Well, the text of your POF profile certainly doesn’t speak very well for the “datin’ pool” of Sandpoint area eligible males!?! ( Altho, since I acually live on four acres out in the country, about eight miles outside the next city, perhaps I don’t fit the pattern you reference )?
Uh… no, you fit every pattern I’ve had the misfortune of coming across, thus far. At 55, you exceed my age requirements by oh… 10 years. Let me guess, you’re a young 55? Ugh. Yuck. No. Sack up and date women your own age and spare me their hate and vitriol when they see you trying to date me. These guys are the worst.

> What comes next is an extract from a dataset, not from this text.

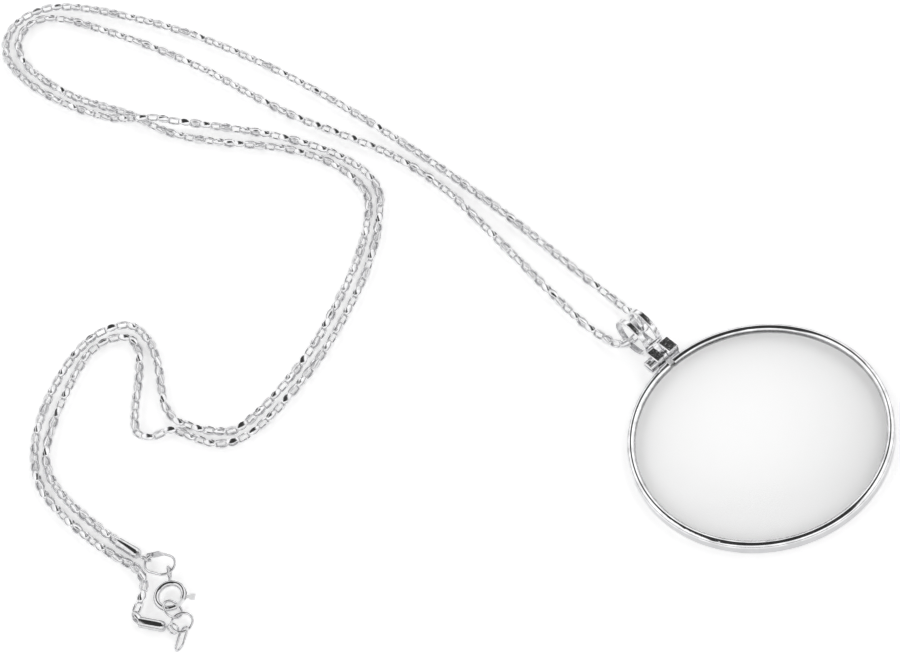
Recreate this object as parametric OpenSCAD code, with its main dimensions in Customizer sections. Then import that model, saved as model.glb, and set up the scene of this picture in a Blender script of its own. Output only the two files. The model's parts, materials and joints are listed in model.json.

They piss off the women I adore by being shallow bottom feeders who have in no way done anything in life that qualifies or absolves them the guilt of, dating someone 20 years younger. He should thank me for not responding. He’d hate my music and I’d end up flirting with his 26 year old son, lol…
Hey beautiful!!!!!!!!!!!!!!!! I just thought that I would write to say hello and to see if “u” might like to communicate a little bit for starters????????????
Oh boy… where on earth do I even start. He refers to himself in the third person as a “Savory Morsel” <gag>. He’s 50… and well… absolutely not. I had to post his email because he’s clearly trying to find his way to being a hipster that uses the destruction of Y O U. He had to put quotation marks around his U… he was that uncomfortable. Now that’s funny 🙂
Ha R U?
Uh… I’m scared…. for so many reasons and in so many ways. A man of few words? Um… HA! I’m not sure where to go from there… other than to show you his profile… in it’s entirety.
Hi my name is. Dave. I was born in cali
And moved up Here a few years ago
I do like the country. I like to take my
Boat out to the lake Every chance I get.
I do like takin my truck. Or my dirt bike And going off road.
I do like the city life. I like going in watching a live band.
Or just going out on the town.
I do like to go to the movies a lot. Or go have a drink.
Or a nice dinner somewhere. Or run off to vegas for the weekend.
I have a good job.
I would love to find a good Woman.
I know it something you can’t rush.
I just hope someday. I could meet the girl for me
And y’all wonder why I pick the crazies…and Good luck, Dave.
It appears we all need a helluva lot of luck.